DIRECTION: Return every entry exactly.

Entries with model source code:
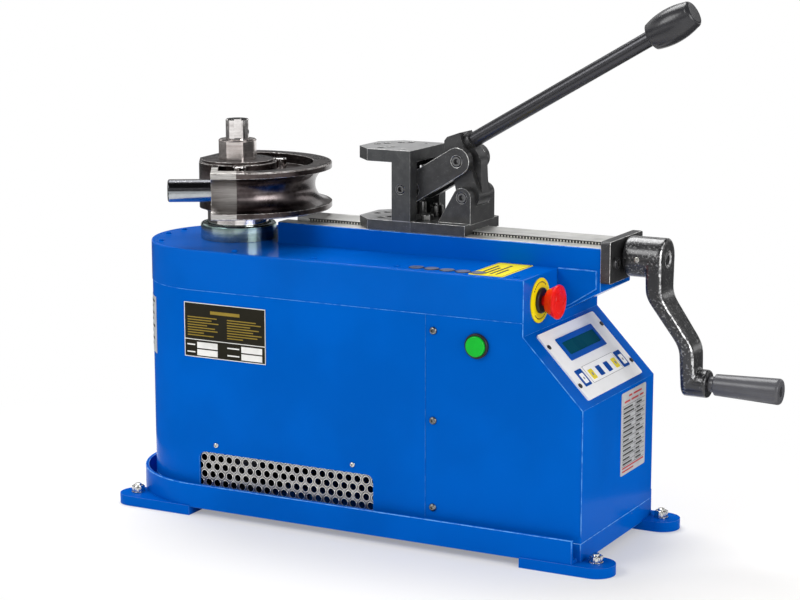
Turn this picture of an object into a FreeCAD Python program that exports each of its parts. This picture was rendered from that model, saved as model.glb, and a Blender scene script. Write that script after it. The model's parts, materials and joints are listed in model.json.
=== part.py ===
"""Electric pipe bender for the bench: a sheet-metal body with the bending spindle at its left
end, a slide bed with a screw-driven carriage, and a toggle lever that closes the counter-die jaw.

Millimetres, +Z up, floor at z = 0. X runs from the spindle end to the crank end, and the
operator stands on the -Y side. Every piece is drawn about the spindle axis (x = 0, y = 0), and
save() then moves it so that the origin is the middle of the footprint.
"""
import FreeCAD
import Part
import math
import os

V = FreeCAD.Vector
X_AXIS = V(1, 0, 0)
Y_AXIS = V(0, 1, 0)
Z_AXIS = V(0, 0, 1)

FIT = 0.05
SEAT = 0.3

BODY_HALF = 109.0
SHEET = 2.5
BODY_END_X = 519.0
SLANT_TOP_X = 444.0
SLANT_TOP_Z = 266.0
SLANT_BOTTOM_Z = 188.3
PANEL_SEAM_X = 320.5
PANEL_SEAM_GAP = 0.5
DECK_Z = 331.4
LID_BOTTOM_Z = 282.0
LID_PROUD = 0.5
LID_EDGE_R = 2.0
CASING_EDGE_R = 2.0

RIM_GAP = 14.0
RIM_WALL = 4.5
RIM_TOP_Z = 40.5
RIM_END_X = 514.0
TRAY_BOTTOM_Z = 10.0
TRAY_FLOOR = 6.0
PLINTH_TOP_Z = 34.0
PLINTH_WALL = 6.0

FOOT_HALF = 23.0
FOOT_TAB = 12.5
FOOT_OUT = 13.7
FOOT_ANGLE = 48.26
FOOT_END_OUT = 21.0
FOOT_END_IN = 65.0
FOOT_BOLT_R = 4.0
FOOT_WASHER_R = 8.5
FOOT_WASHER = 1.6
FOOT_BOLT_AF = 13.0
FOOT_BOLT_HEAD = 5.3

WINDOW_X0 = 6.5
WINDOW_X1 = 251.0
WINDOW_Z0 = 36.5
WINDOW_Z1 = 79.5
WINDOW_R = 9.0
GRILLE_SHEET = 1.5
GRILLE_LAP = 18.0
HOLE_PITCH = 12.0
HOLE_R = 4.4
HOLE_ROWS = 5
HOLE_TOP_OFFSET = 2.7
HOLE_SIDE_OFFSET = 5.8
GRILLE_SCREWS = ((31.5, 89.5), (223.4, 89.5))

BUTTON_HEAD_R = 4.2
BUTTON_HEAD = 2.4
BUTTON_SHANK_R = 2.0
BUTTON_SHANK = 6.0
CASING_SCREW_X = 330.8
CASING_SCREW_Z = (262.9, 156.1, 51.5)
DECK_SCREW_Y = 94.0
DECK_SCREW_X = (52.4, 163.8, 275.5, 428.7)
DECK_CORNER_SCREWS = ((-71.0, 68.0), (-94.0, 18.0))

STORED_PIN_R = 9.5
STORED_PIN_COUNT = 5
STORED_PIN_X = 299.0
STORED_PIN_PITCH = 20.0
STORED_PIN_Y = -90.0
STORED_PIN_LENGTH = 40.0
STORED_PIN_PROUD = 0.8

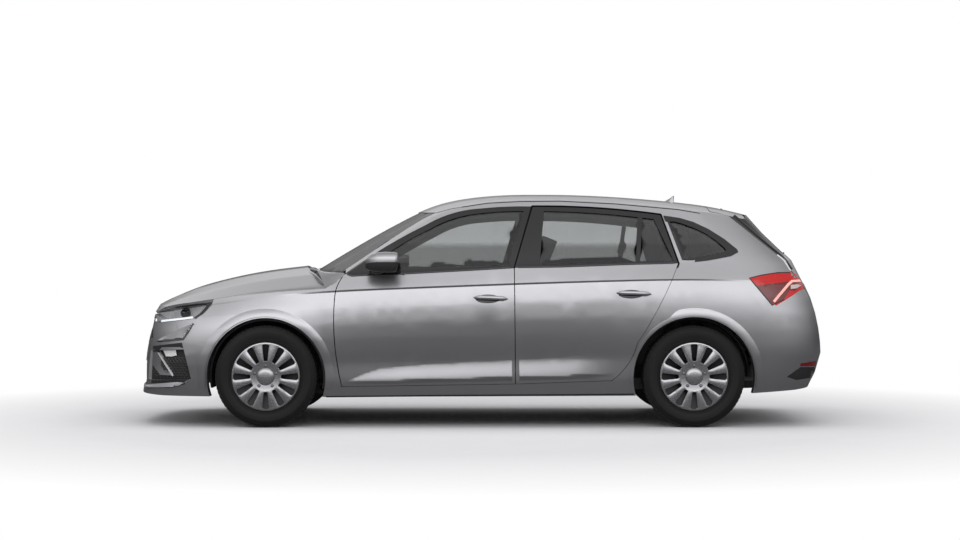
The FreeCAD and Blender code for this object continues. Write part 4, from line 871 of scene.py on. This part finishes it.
centre = sum(rim_points, Vector()) / len(rim_points)
front_points = [p + bowl_inset for p in rim_points]
back_points = [centre + (p - centre) * bowl_narrowing_share + bowl_depth for p in rim_points]
bowl = bpy.data.meshes.new("bowl")
count = len(rim_points)
bowl.from_pydata(front_points + back_points + [centre + bowl_depth * bowl_crown_share], [],
                 [(k, (k + 1) % count, count + (k + 1) % count, count + k) for k in range(count)]
                 + [(count + k, count + (k + 1) % count, 2 * count) for k in range(count)])
both_sides("headlamp_lens", side_patch(head_outline, lift=0.0006, step=3.0), lens, slot="clear_lens",
           stands_for=["headlamps"])
both_sides("headlamp_bowl", merged([(bowl, bowl_painted_glow)]), bowl_painted_glow)
both_sides("headlamp_rim", side_strip(head_outline[2:7], width=0.011, thick=0.0022), black_gloss)
both_sides("headlamp_corner", side_patch(head_corner, lift=0.0014, step=2.0), black_gloss)
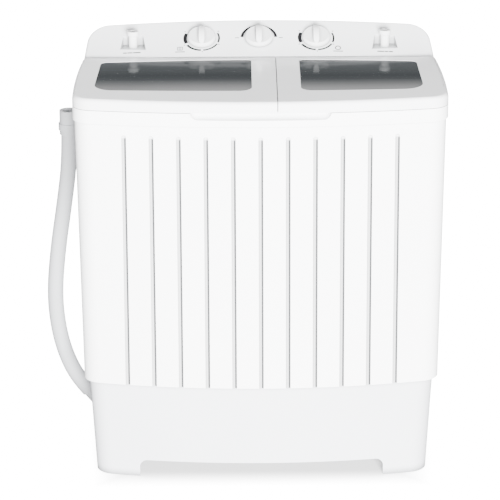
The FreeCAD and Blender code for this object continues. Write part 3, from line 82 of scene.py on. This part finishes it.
# Scales round the knobs; each arc is its start angle, end angle, width at the start and width at the end
KNOB_X = {"wash": -0.101, "selector": 0.0, "spin": 0.101}
KNOB_ALONG = 0.045
DIAL_R = 0.0325
ARC_STEP = 4
TICK_START = DIAL_R + 0.0005
TICK_END = DIAL_R + 0.0032
TICK_WIDTH = 0.0014
TIMER_ARCS = (
    (154, 204, 0.0062, 0.0068),
    (214, 268, 0.0044, 0.0038),
    (275, 331, 0.0035, 0.0031),
    (-21, 25, 0.0034, 0.0032),
)
TIMER_TICKS = (148, 209, 272, -28, 31)
SELECTOR_ARCS = (
    (177, 103, 0.0054, 0.0034),
    (3, 77, 0.0054, 0.0034),
)
SELECTOR_END_TICK_START = DIAL_R + 0.0026
SELECTOR_END_TICK_END = DIAL_R + 0.0095

# Icons beside the timers, and the broken lines below the water inlets
ICON_X = 0.139
ICON_ALONG = 0.0195
ICON_RULE_HALF = 0.0085
ICON_RULE_DROP = 0.0085
ICON_RULE_WIDTH = 0.0018
TUB_HALF_WIDTH = 0.0045
TUB_HALF_HEIGHT = 0.0040
TUB_BAR_X = 0.0015
TUB_RULE_WIDTH = 0.0011
TUB_WALL_HEIGHT = 0.0074
DRUM_R = 0.0054
DRUM_RULE_WIDTH = 0.0017
INLET_X = 0.222
INLET_RULE_ALONG = 0.0128
INLET_RULE_WIDTH = 0.0024
INLET_RULE_GAP = 0.0012
INLET_RULES = (
    (-INLET_X - 0.017, (0.0066, 0.0086, 0.0130)),
    (INLET_X - 0.014, (0.0120, 0.0060, 0.0070)),
)

# Grooves in the cabinet's front: where they are, and how painted shade lies across one of them
GROOVE_PITCH = 0.04635
GROOVE_OUTERMOST_X = 0.2318
GROOVE_HALF_WIDTH = 0.006
GROOVE_TOP_Z = 0.630
GROOVE_TOP_FADE = 0.003
GROOVE_FRONT_Y = -0.13
GROOVE_SHADE_COLOUR = (0.030, 0.031, 0.033)
RIGHT_WALL_SHADE_FROM = (0.0002, 0.0010)
LEFT_WALL_SHADE_FROM = (-0.0041, -0.0034)
GROOVE_SHADE_ENDS_AT = (0.0036, 0.0042)
RIGHT_WALL_SHADE = 0.97
LEFT_WALL_SHADE = 0.50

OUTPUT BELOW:
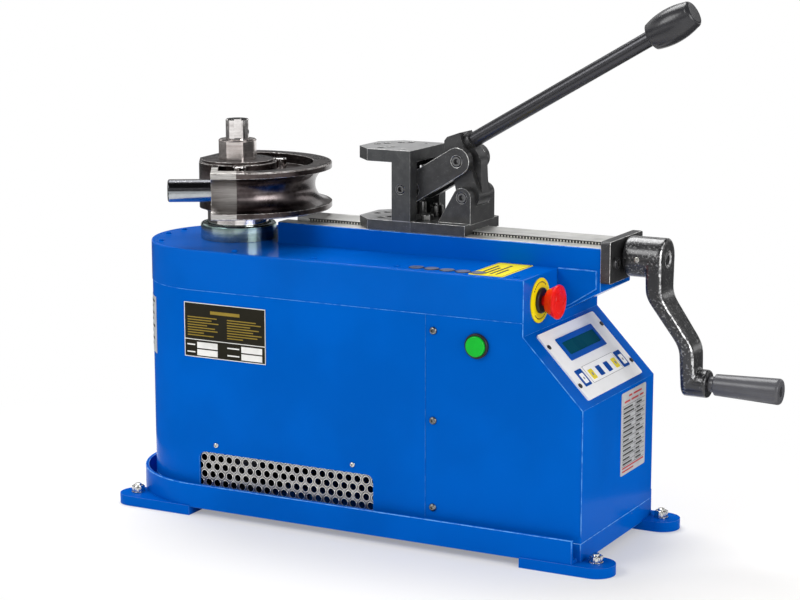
Turn this picture of an object into a FreeCAD Python program that exports each of its parts. This picture was rendered from that model, saved as model.glb, and a Blender scene script. Write that script after it. The model's parts, materials and joints are listed in model.json.
=== part.py ===
"""Electric pipe bender for the bench: a sheet-metal body with the bending spindle at its left
end, a slide bed with a screw-driven carriage, and a toggle lever that closes the counter-die jaw.

Millimetres, +Z up, floor at z = 0. X runs from the spindle end to the crank end, and the
operator stands on the -Y side. Every piece is drawn about the spindle axis (x = 0, y = 0), and
save() then moves it so that the origin is the middle of the footprint.
"""
import FreeCAD
import Part
import math
import os

V = FreeCAD.Vector
X_AXIS = V(1, 0, 0)
Y_AXIS = V(0, 1, 0)
Z_AXIS = V(0, 0, 1)

FIT = 0.05
SEAT = 0.3

BODY_HALF = 109.0
SHEET = 2.5
BODY_END_X = 519.0
SLANT_TOP_X = 444.0
SLANT_TOP_Z = 266.0
SLANT_BOTTOM_Z = 188.3
PANEL_SEAM_X = 320.5
PANEL_SEAM_GAP = 0.5
DECK_Z = 331.4
LID_BOTTOM_Z = 282.0
LID_PROUD = 0.5
LID_EDGE_R = 2.0
CASING_EDGE_R = 2.0

RIM_GAP = 14.0
RIM_WALL = 4.5
RIM_TOP_Z = 40.5
RIM_END_X = 514.0
TRAY_BOTTOM_Z = 10.0
TRAY_FLOOR = 6.0
PLINTH_TOP_Z = 34.0
PLINTH_WALL = 6.0

FOOT_HALF = 23.0
FOOT_TAB = 12.5
FOOT_OUT = 13.7
FOOT_ANGLE = 48.26
FOOT_END_OUT = 21.0
FOOT_END_IN = 65.0
FOOT_BOLT_R = 4.0
FOOT_WASHER_R = 8.5
FOOT_WASHER = 1.6
FOOT_BOLT_AF = 13.0
FOOT_BOLT_HEAD = 5.3

WINDOW_X0 = 6.5
WINDOW_X1 = 251.0
WINDOW_Z0 = 36.5
WINDOW_Z1 = 79.5
WINDOW_R = 9.0
GRILLE_SHEET = 1.5
GRILLE_LAP = 18.0
HOLE_PITCH = 12.0
HOLE_R = 4.4
HOLE_ROWS = 5
HOLE_TOP_OFFSET = 2.7
HOLE_SIDE_OFFSET = 5.8
GRILLE_SCREWS = ((31.5, 89.5), (223.4, 89.5))

BUTTON_HEAD_R = 4.2
BUTTON_HEAD = 2.4
BUTTON_SHANK_R = 2.0
BUTTON_SHANK = 6.0
CASING_SCREW_X = 330.8
CASING_SCREW_Z = (262.9, 156.1, 51.5)
DECK_SCREW_Y = 94.0
DECK_SCREW_X = (52.4, 163.8, 275.5, 428.7)
DECK_CORNER_SCREWS = ((-71.0, 68.0), (-94.0, 18.0))

STORED_PIN_R = 9.5
STORED_PIN_COUNT = 5
STORED_PIN_X = 299.0
STORED_PIN_PITCH = 20.0
STORED_PIN_Y = -90.0
STORED_PIN_LENGTH = 40.0
STORED_PIN_PROUD = 0.8

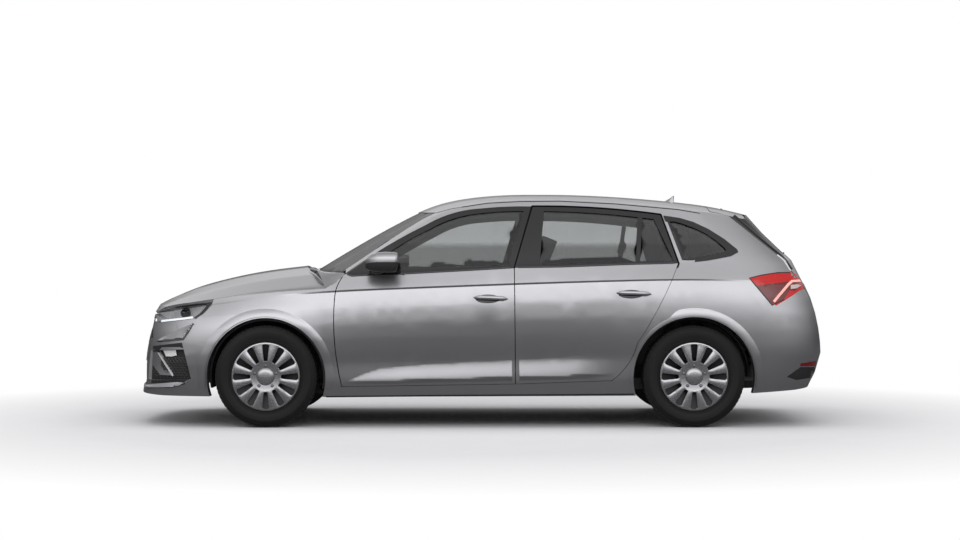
The FreeCAD and Blender code for this object continues. Write part 4, from line 871 of scene.py on. This part finishes it.
centre = sum(rim_points, Vector()) / len(rim_points)
front_points = [p + bowl_inset for p in rim_points]
back_points = [centre + (p - centre) * bowl_narrowing_share + bowl_depth for p in rim_points]
bowl = bpy.data.meshes.new("bowl")
count = len(rim_points)
bowl.from_pydata(front_points + back_points + [centre + bowl_depth * bowl_crown_share], [],
                 [(k, (k + 1) % count, count + (k + 1) % count, count + k) for k in range(count)]
                 + [(count + k, count + (k + 1) % count, 2 * count) for k in range(count)])
both_sides("headlamp_lens", side_patch(head_outline, lift=0.0006, step=3.0), lens, slot="clear_lens",
           stands_for=["headlamps"])
both_sides("headlamp_bowl", merged([(bowl, bowl_painted_glow)]), bowl_painted_glow)
both_sides("headlamp_rim", side_strip(head_outline[2:7], width=0.011, thick=0.0022), black_gloss)
both_sides("headlamp_corner", side_patch(head_corner, lift=0.0014, step=2.0), black_gloss)
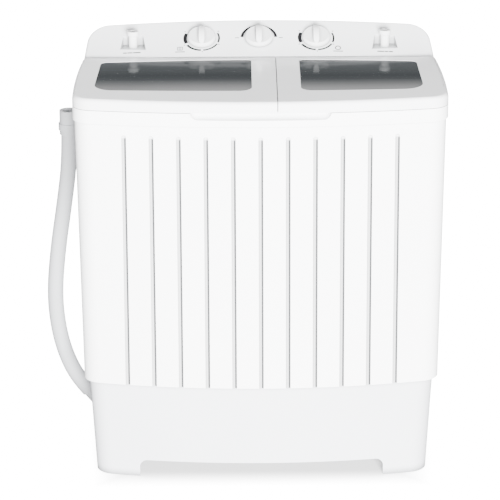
The FreeCAD and Blender code for this object continues. Write part 3, from line 82 of scene.py on. This part finishes it.
# Scales round the knobs; each arc is its start angle, end angle, width at the start and width at the end
KNOB_X = {"wash": -0.101, "selector": 0.0, "spin": 0.101}
KNOB_ALONG = 0.045
DIAL_R = 0.0325
ARC_STEP = 4
TICK_START = DIAL_R + 0.0005
TICK_END = DIAL_R + 0.0032
TICK_WIDTH = 0.0014
TIMER_ARCS = (
    (154, 204, 0.0062, 0.0068),
    (214, 268, 0.0044, 0.0038),
    (275, 331, 0.0035, 0.0031),
    (-21, 25, 0.0034, 0.0032),
)
TIMER_TICKS = (148, 209, 272, -28, 31)
SELECTOR_ARCS = (
    (177, 103, 0.0054, 0.0034),
    (3, 77, 0.0054, 0.0034),
)
SELECTOR_END_TICK_START = DIAL_R + 0.0026
SELECTOR_END_TICK_END = DIAL_R + 0.0095

# Icons beside the timers, and the broken lines below the water inlets
ICON_X = 0.139
ICON_ALONG = 0.0195
ICON_RULE_HALF = 0.0085
ICON_RULE_DROP = 0.0085
ICON_RULE_WIDTH = 0.0018
TUB_HALF_WIDTH = 0.0045
TUB_HALF_HEIGHT = 0.0040
TUB_BAR_X = 0.0015
TUB_RULE_WIDTH = 0.0011
TUB_WALL_HEIGHT = 0.0074
DRUM_R = 0.0054
DRUM_RULE_WIDTH = 0.0017
INLET_X = 0.222
INLET_RULE_ALONG = 0.0128
INLET_RULE_WIDTH = 0.0024
INLET_RULE_GAP = 0.0012
INLET_RULES = (
    (-INLET_X - 0.017, (0.0066, 0.0086, 0.0130)),
    (INLET_X - 0.014, (0.0120, 0.0060, 0.0070)),
)

# Grooves in the cabinet's front: where they are, and how painted shade lies across one of them
GROOVE_PITCH = 0.04635
GROOVE_OUTERMOST_X = 0.2318
GROOVE_HALF_WIDTH = 0.006
GROOVE_TOP_Z = 0.630
GROOVE_TOP_FADE = 0.003
GROOVE_FRONT_Y = -0.13
GROOVE_SHADE_COLOUR = (0.030, 0.031, 0.033)
RIGHT_WALL_SHADE_FROM = (0.0002, 0.0010)
LEFT_WALL_SHADE_FROM = (-0.0041, -0.0034)
GROOVE_SHADE_ENDS_AT = (0.0036, 0.0042)
RIGHT_WALL_SHADE = 0.97
LEFT_WALL_SHADE = 0.50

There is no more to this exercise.